In 2018 alone, "more than 20 individuals and entities were criminally charged with violations involving FARA—more than the total number charged in the prior 50 years" due to Hickey's reforms involving civil enforcement, increased inspections and audits, and shifting FARA to "a new online system for filing, reviewing, and searching registrations to facilitate compliance... enhance public access... and make information on foreign political activities more transparent."

In 2019, Hickey testified before the House Judiciary Committee regarding "the safety and security of our nation’s elections and to combat malign foreign influence." He discussed the department's efforts to define, categorize, and combat "malign foreign influence operations" which "include covert actions by foreign governments intended to affect U.S. political sentiment and public discourse, sow divisions in our society, or undermine confidence in our democratic institutions to achieve strategic objectives."

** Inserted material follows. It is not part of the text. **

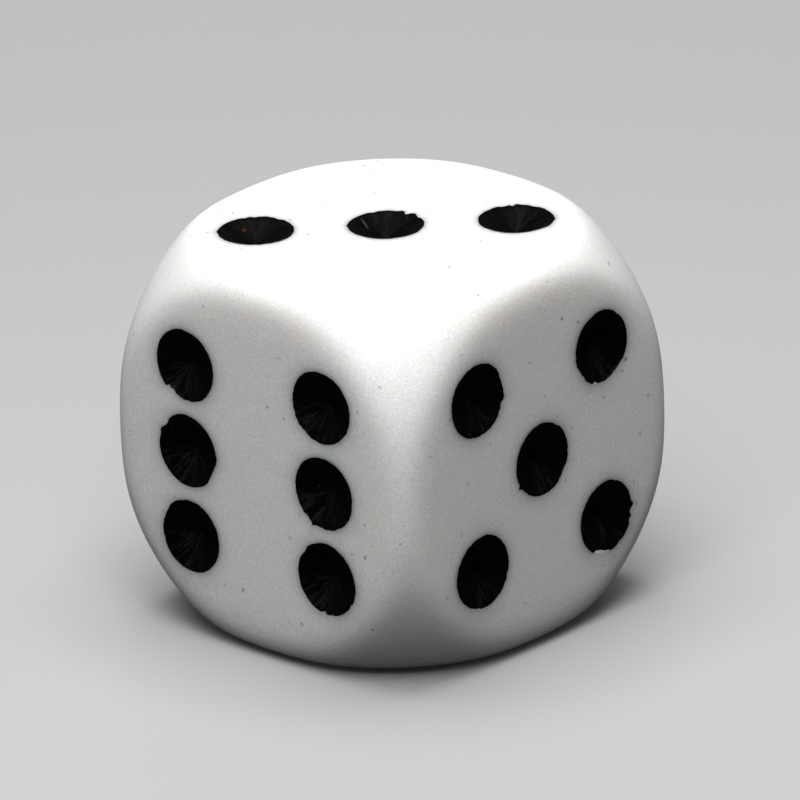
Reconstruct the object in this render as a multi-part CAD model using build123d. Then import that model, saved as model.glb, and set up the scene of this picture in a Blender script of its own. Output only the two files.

Specifically, Hickey discussed cases of election interference from Russia during the 2016 election and the 2018 elections, as well as cases of China affecting public opinion through economic means, media outlets, and college campuses. Hickey then presented the department's analysis of "this vital and evolving area" which included a means to classify "foreign influence activity" through a framework of covert, influence, and/or cyber operations. He then affirmed both the Department of Justice and the Federal Bureau of Investigation's role in strengthening the infrastructure of American elections while investigating and prosecuting election interference from foreign actors, as well as possible collaborations with other agencies to unite efforts.

=== Mayer Brown ===
In early 2023, Hickey left his role in the Department of Justice, after which Andrew Adams served his role in an interim capacity. On May 15, 2023, it was announced that Hickey was hired at the American law firm Mayer Brown, specifically its Cybersecurity & Data Privacy, National Security, and Global Investigations & White Collar Defense divisions where he would continue to work on cases regarding national security, FARA, foreign investment, and other issues he formerly spearheaded at the Department of Justice. In his role, he splits time between Washington, D.C. and New York City.